Alas, no bosom of learned virgins for me! But I suppose that most of my problem in reliably producing blog entries is inherent laziness. As a writer, I am more like a sump pump than an artesian well.

Therefore, I am purposing to average one blog entry per week for 2011 (and also make up for the delinquent weeks in January and February). And if I can't come up with original kernels of insight and delight, I'll fall back on my usual chaff: excerpts from interesting books and articles, my casual observations, and photographs of my environs.

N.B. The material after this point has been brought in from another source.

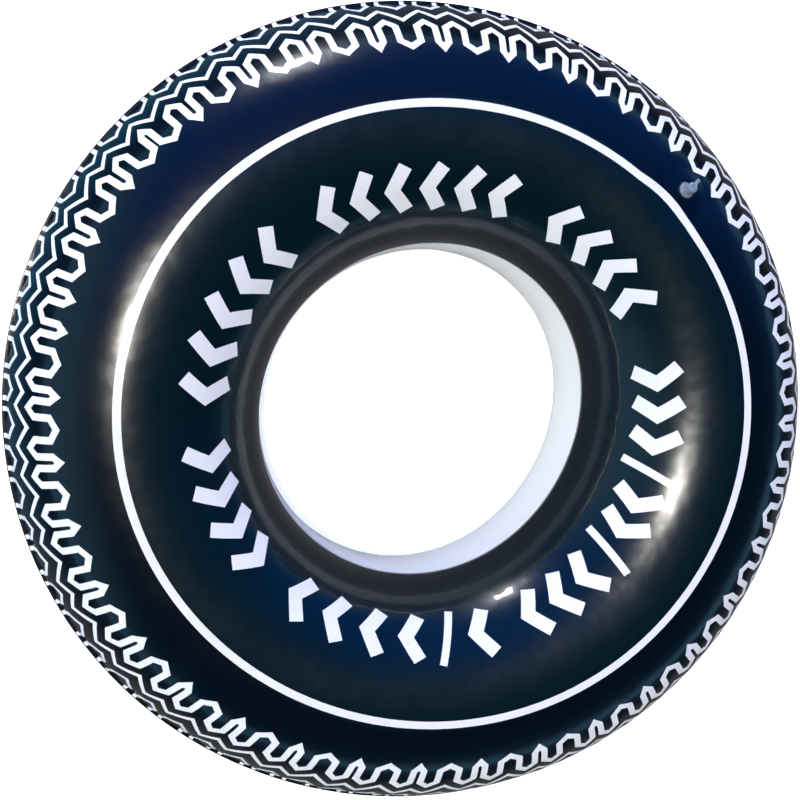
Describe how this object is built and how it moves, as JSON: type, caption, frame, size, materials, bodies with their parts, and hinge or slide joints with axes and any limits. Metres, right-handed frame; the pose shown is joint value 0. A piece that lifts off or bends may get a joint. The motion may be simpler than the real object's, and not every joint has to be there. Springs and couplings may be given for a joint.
{
  "type": "inflatable swim ring",
  "caption": "Inflatable swim ring printed like a car tyre, black above and white below, with a push-in air valve and tethered plug.",
  "frame": {"origin": "on the floor at the middle of the hole, with the ring lying flat", "axes": "+Z along the ring's axis, out of its printed black side; +X and +Y across the ring, with the valve 42 degrees from +X towards +Y"},
  "size_m": [0.914, 0.914, 0.2366],
  "materials": {
    "black_vinyl": "calendered PVC film, high gloss, white screen print",
    "white_vinyl": "calendered PVC film, high gloss",
    "clear_vinyl": "soft moulded PVC, clear"
  },
  "bodies": {
    "tube": {"top_sheet": "black_vinyl", "bottom_sheet": "white_vinyl", "valve_flange": "clear_vinyl", "valve_collar": "clear_vinyl"},
    "stem": {"valve_stem": "clear_vinyl"},
    "plug": {"valve_plug": "clear_vinyl", "plug_strap": "clear_vinyl"},
    "flap": {"check_flap": "clear_vinyl"}
  },
  "joints": [
    {"name": "stem_press", "type": "slide", "parent": "tube", "child": "stem", "axis": [-0.2468, -0.2223, -0.9432], "range_m": [0, 0.009], "deforming": ["valve_collar"]},
    {"name": "plug_swing", "type": "hinge", "parent": "stem", "child": "plug", "pos_m": [0.28332, 0.2551, 0.22948], "axis": [-0.6691, 0.7431, 0], "range_deg": [0, 160]},
    {"name": "flap_fold", "type": "hinge", "parent": "stem", "child": "flap", "pos_m": [0.26874, 0.24197, 0.22525], "axis": [-0.6691, 0.7431, 0], "range_deg": [0, 50], "stiffness_Nm_per_rad": 0.00002}
  ]
}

To kick things off, here is a pleasant anecdote from ten years ago, provided by a man who identified himself as Trader Mike on the Motley Fool trading bulletin board:

/-----
Some years ago, when the Raiders were playing in Oakland (where they belong, in my opinion), Ken Stabler was their quarterback. Some of us are old enough to remember that. Apparently, as good a quarterback as the Stabler was, the press did not consider him to be a tower of intelligence. Anyway, before one game, some member of the press was in the locker room and quoted the following Jack London verse to Stabler:

"I would rather be ashes than dust.
I would rather that my spark should burn out in a brilliant blaze than it should be stifled by dry-rot.
I would rather be a superb meteor, every atom of me in magnificent glow, than a sleepy and permanent planet.
The function of man is to live, not to exist.
I shall not waste my days trying to prolong them.
I shall use my time."

When he finished, the now-smug reporter asked Stabler what he thought the verse meant. Stabler didn't even look up from lacing his shoes, but simply replied, "Throw deep".